Daniel Green discusses his depiction of love in ‘She Must’

In an interview with The Journal, Queen’s student delves into winning poem

Image by: Jodie Grieve
‘She Must’ is about the art of letting go.

On Oct. 8, 2020, Queen’s undergraduate student Daniel Green was selected as the winner of The Journal’s 2020 Poetry Contest. Green spoke to The Journal’s Assistant Arts Editor, Alysha Mohamed, about his winning poem ‘She Must’.

 What’s your year and program? Where are you from?

“My name is Daniel Green. I’m in third year and I’m studying English and I am from Toronto.” 

When did you know you wanted to become a writer?

“When you look back on your childhood—I never wrote a lot as a little kid or anything—but you kind of look at tendencies like how imaginative I was, and I always tried to make comic books and stuff. So, I’ve been reflecting on that a lot lately as to how I became so obsessed with writing […]I wasn’t a huge writer or pleasure reader as a kid. It kind of came to me as I matured.

When I seriously started writing, was my grade 12 Writer’s Craft class where I wrote some poetry, and I wrote stories, and I just loved it. It’s just the best. It’s such a necessary expression that I didn’t realize I needed. I feel like if you’re an artistic, creative person and you’re not creating, you can be pretty miserable without even knowing it.”

Have you ever entered or won a poetry contest before? Has your writing been published before?

“When I was in high school […] I was published in a student poetry anthology called Inkslide and that was the first time I was published, and I thought ‘Woah, maybe I’m not so bad. I don’t know.’

First year was so overwhelming. I didn’t write that much in first year creatively, and once I decided I wanted to major in English, I was thinking I really wanted to start writing creatively again and get back to how much I loved it. So then, I sent a story to Carolyn Smart to get into her Creative Writing and Prose class, and once I was in that I realized ‘Woah, I’m not as good as I thought I was at all.’ It really helped me improve so drastically—reading other people’s writing and having them critique it in a serious setting.” 

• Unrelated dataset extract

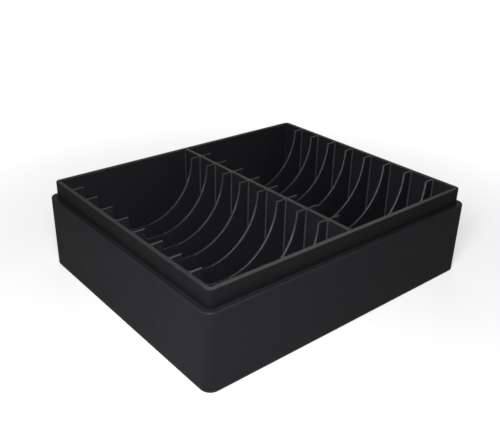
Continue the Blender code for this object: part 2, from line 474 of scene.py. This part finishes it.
# %% Loft helpers
CORNER_STEPS = 14
EDGE_STEPS = 5
SHARP = math.radians(35)
QUARTER_TURN = math.pi / 2
CORNERS = ((1, 1), (-1, 1), (-1, -1), (1, -1))


def quarter(steps):
    """Angles from 0 to 90 degrees."""
    return [QUARTER_TURN * step / steps for step in range(steps + 1)]


def ring_points(inset, radius, height):
    points = []
    for turns, (side_x, side_y) in enumerate(CORNERS):
        middle_x = side_x * (BOX_LENGTH / 2 - inset - radius)
        middle_y = side_y * (BOX_WIDTH / 2 - inset - radius)
        for angle in quarter(CORNER_STEPS):
            angle += turns * QUARTER_TURN
            points.append((middle_x + radius * math.cos(angle), middle_y + radius * math.sin(angle), height))
    return points


def lofted(name, stations, endless, material, slot, body, node):
    """A mesh through rings (inset, radius, height, wear and painted highlight). endless joins the last ring
    to the first.
    """
    shell = bmesh.new()
    edge_wear_and_highlight = shell.verts.layers.float.new("edge_wear_and_highlight")
    rings = []
    for inset, radius, height, wear_and_highlight in stations:
        ring = [shell.verts.new(place) for place in ring_points(inset, radius, height)]
        for point in ring:
            point[edge_wear_and_highlight] = wear_and_highlight
        rings.append(ring)
    for lower, upper in zip(rings, rings[1:] + rings[:1] if endless else rings[1:]):
        for number, point in enumerate(lower):
            after = (number + 1) % len(lower)
            shell.faces.new((point, lower[after], upper[after], upper[number]))
    if not endless:
        shell.faces.new(rings[0])
        shell.faces.new(rings[-1])
    bmesh.ops.recalc_face_normals(shell, faces=shell.faces)
    mesh = bpy.data.meshes.new(name)
    shell.to_mesh(mesh)
    shell.free()
    return dressed(name, mesh, material, slot, body, node)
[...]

What inspired the poem? Did it come from real experience?

“It’s one of those things where poetry, as Wordsworth put it, is ‘emotion recollected in tranquility.’ It’s very much an emotion that I was feeling at the time. When I wrote this—I’m in a relationship that I’m very happy with right now—but this came, when I started writing it in early September, I went on a date with this girl and I was like […] I really, really like this person but I started to get nervous because relationships often don’t last forever. I was anxious about it and I was thinking, I just have to learn to let go. When I write in the second person and I write with this imperative tone, I was almost talking to myself, and just learning, it’s okay. Whatever happens, happens.”

You use a lot of natural imagery in ‘She Must’. Is this present in your other writing?

“I definitely like writing about nature […] In my other story, What the Stars Said, I talk a lot about nature but in a negative light with it being so cold and destructive, and the snow is piercing like a cobweb of frost on the speaker’s face. I really like feeling nature when I’m writing for sure.”

That’s interesting that you used [nature] in a negative light in your short story, but here it builds the romantic theme.

“I don’t know how much I should reveal. I don’t want to ruin the reader’s experience if they find out how personal it is, but let’s just say that yellow bench—it’s on Queen’s Campus—and those vines are in front of the yellow bench […] that whole stanza is very real. It’s all real, you know, it’s fiction and it’s not fiction. I think ‘she’ doesn’t even necessarily have to be a human being. We have to learn to let go of jobs, friends, experiences. You have to learn to let go in order to live a truly happy life. It’s very much a universal, symbolic metaphor that I’ve tried to create, but have done so using personal, emotional, romantic experience.”